Perihal kasus tanah yg terletak di Desa Kolongan Atas, Kecamatan Sonder, Minahasa, yang berakibat dilaporkannya seorang oknum pengacara berinisial LCS alias Louis ke Polda Sulut, terus berlanjut.

Jika pada tahun lalu, kasus ini bergulir dalam ranah pidana yang ketika itu telah naik sampai tingkat penyidikan, kali ini merambat memasuki ranah hukum perdata.

Kendati telah menduduki bahkan telah menikmati hasil tanah yang belum jelas mereka miliki tersebut selama bertahun-tahun, mungkin karena keragu-raguan itu, LCS alias Louis pun mengajukan gugatan atas kepemilikan tanah melalui Pengadilan Negeri Tondano.

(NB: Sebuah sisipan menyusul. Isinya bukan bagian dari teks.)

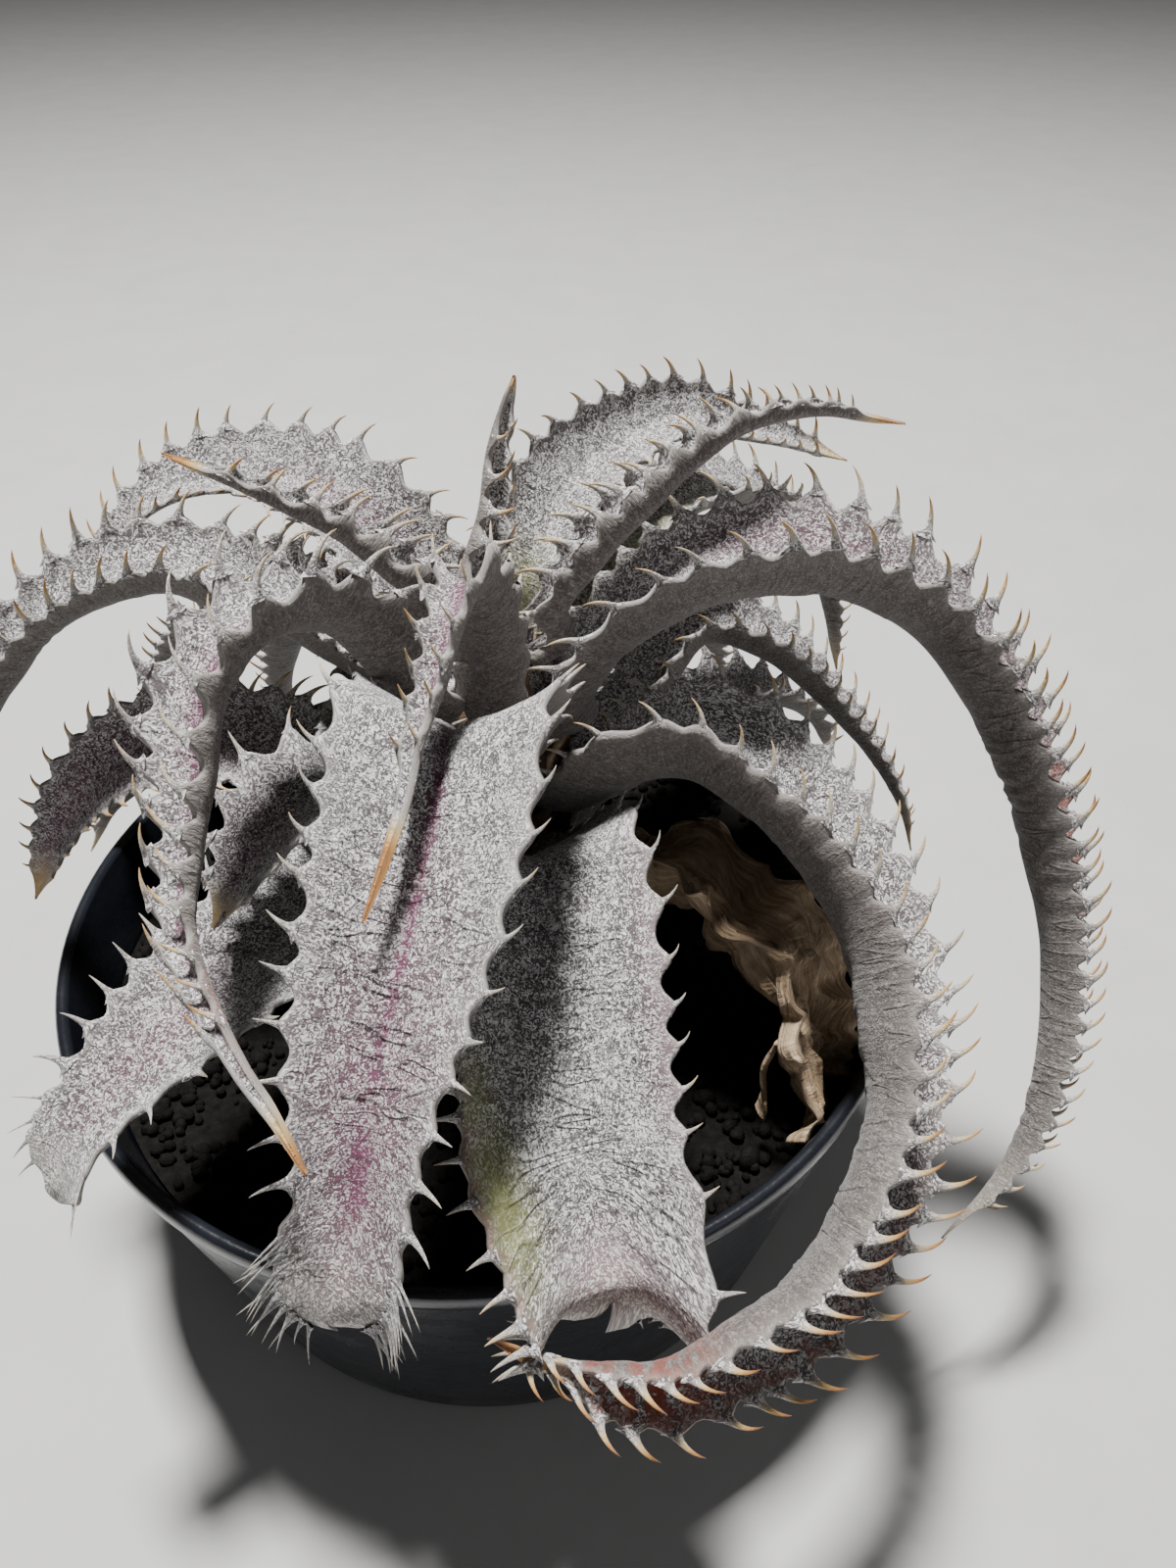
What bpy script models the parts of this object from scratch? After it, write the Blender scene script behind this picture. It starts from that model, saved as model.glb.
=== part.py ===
"""A dyckia, a spiny silver bromeliad, growing in a round black pot.

Blender 4.5 script, metres, +Z up. The origin is the centre of the pot's underside, and -Y is the
front. Leaf routes are written in millimetres, because they are read against a ruler.
"""

import math

import bmesh
import bpy
import numpy as np
from mathutils.bvhtree import BVHTree

MM = 0.001
GAP = 0.3  # clearance between neighbouring pieces, in mm

# Pot, in mm
RIM_RADIUS = 75.0
POT_HEIGHT = 69.5
FOOT_RADIUS = 61.0
WALL = 2.4
FLOOR = 4.0
LIP_WIDTH = 0.8
LIP_HEIGHT = 5.0
LIP_ROUND = 0.8
DRAIN_RADIUS = 4.0
DRAIN_RING = 30.0
DRAINS = 4
DRAIN_SIDES = 16
POT_SIDES = 64

# Soil, in mm
SOIL_TOP = 54.0
SOIL_MOUND = 60.0
SOIL_MOUND_RADIUS = 24.0
SOIL_BOTTOM = FLOOR + GAP

# Stem, in mm
STEM_X = 3.0
STEM_Y = 8.0
STEM_ROOT = 40.0
STEM_TOP = 124.0
STEM_RADIUS = 9.0
STEM_TIP_RADIUS = 4.0
STEM_DRAW = 22.0  # how far below the top it starts to narrow
STEM_SIDES = 20

# Leaf blade, in mm
ACROSS = 4
EDGE_THICK = 0.9
MID_THICK = 2.6
TIP_THICK = 0.7
TIP_HALF_WIDTH = 0.55
TIP_REACH = 3.5
LEAST_RINGS = 7
SEAT_GAP = 0.85
SEAT_RUN = 5.0
SEAT_RISE = 3.0
CLASP_SHARE = 0.3  # the blade's width at the stem, as a share of its widest
CLASP_GROWTH = 2.8  # how fast it widens from there, in widths for the whole length

# Spines on the blade's margins, in mm
SPINE_PITCH = 9.0
SPINE_LENGTH = 7.0
SPINE_WAIST = 0.8
SPINE_HALF_DEPTH = 0.42
SPINE_WAIST_AT = 0.36  # how far out the waist sits, as a share of the length
SPINE_HOOK = 0.75  # how far the tip leans along the margin, as a share of the length
BARE_SHARE = 0.14  # no spines on this share of the leaf, where it clasps the stem
LEAST_ROOM = 0.62  # no spine where a tight bend leaves less than this share of the pitch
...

Namun gugatan itu malah menjadi bumerang bagi oknum pengacara tersebut karena ternyata, lewat Putusan Nomor 126/Pdt.G/2023/PN.Tnn, gugatan Penggugat (Louis Carl Schramm) ditolak seluruhnya.

Majelis Hakim yang diketuai oleh Dr. Erenst Jannes Ulaen, S.H., M.H., dengan anggota Nur Dewi Sundari, S.H., M.H., dan Dominggus Adrian Puturuhu, S.H., M.H., tersebut dalam pertimbangan hukumnya dengan tegas menyatakan,

“Ialah pada saat pembelian sama sekali tidak meneliti hak dan status tanah terperkara, karenanya ia tidak pantas untuk dilindungi”.

Seperti diketahui bahwa Louis Carl Schramm dilaporkan oleh Keluarga Tampi ke Polda Sulut karena pada tahun 2014, memproses penerbitan SHM Nomor 357 di BPN Minahasa atas tanah yang sudah bersertifikat, yaitu SHM Nomor 79 milik Keluarga Tampi yang terbit sejak tahun 1982 dan telah dilakukan pengecekan di BPN Minahasa tahun 2019 serta dinyatakan “telah sesuai daftar” oleh kantor agraria tersebut.

Hal yang janggal pula, Kepala BPN Minahasa pada saat itu yang dijabat oleh Sylvana Ellen Senduk, tetap memproses permohonan sertifikat Schramm, padahal sudah tahu persis bahwa di atas tanah itu sudah ada sertifikatnya.

Donald Anis, seorang pensiunan pegawai BPN yang dihadirkan di pengadilan selaku ahli pun berpendapat, “apabila (Kepala) BPN melakukan penarikan atau pembatalan sertifikat (milik Tergugat, Keluarga Tampi) tanpa ada putusan pengadilan berarti proses itu cacat dan ada sanksi, contohnya ditegur atau ditunda kenaikan pangkat atau jabatan dicabut.

Menurut Billy B. Matindas, Kuasa Hukum Keluarga Tampi, yang mewakili pihak Tergugat dalam perkara perdata itu.

“Putusan hakim sudah tepat, hakim memutus berdasarkan hukum tanpa melihat kedudukan pihak yang berperkara, demikianlah seharusnya penerapan hukum murni”katanya.

“Putusan ini harusnya menjadi amunisi bagi kawan-kawan di Polda untuk melanjutkan penanganan perkara pidana terkait kasus ini”, lanjutnya.

Selaku warga masyarakat yang taat hukum, kita tentunya berharap semua pihak terkait dapat melaksanakan hak dan kewajiban hukumnya, demi Indonesia yang lebih baik.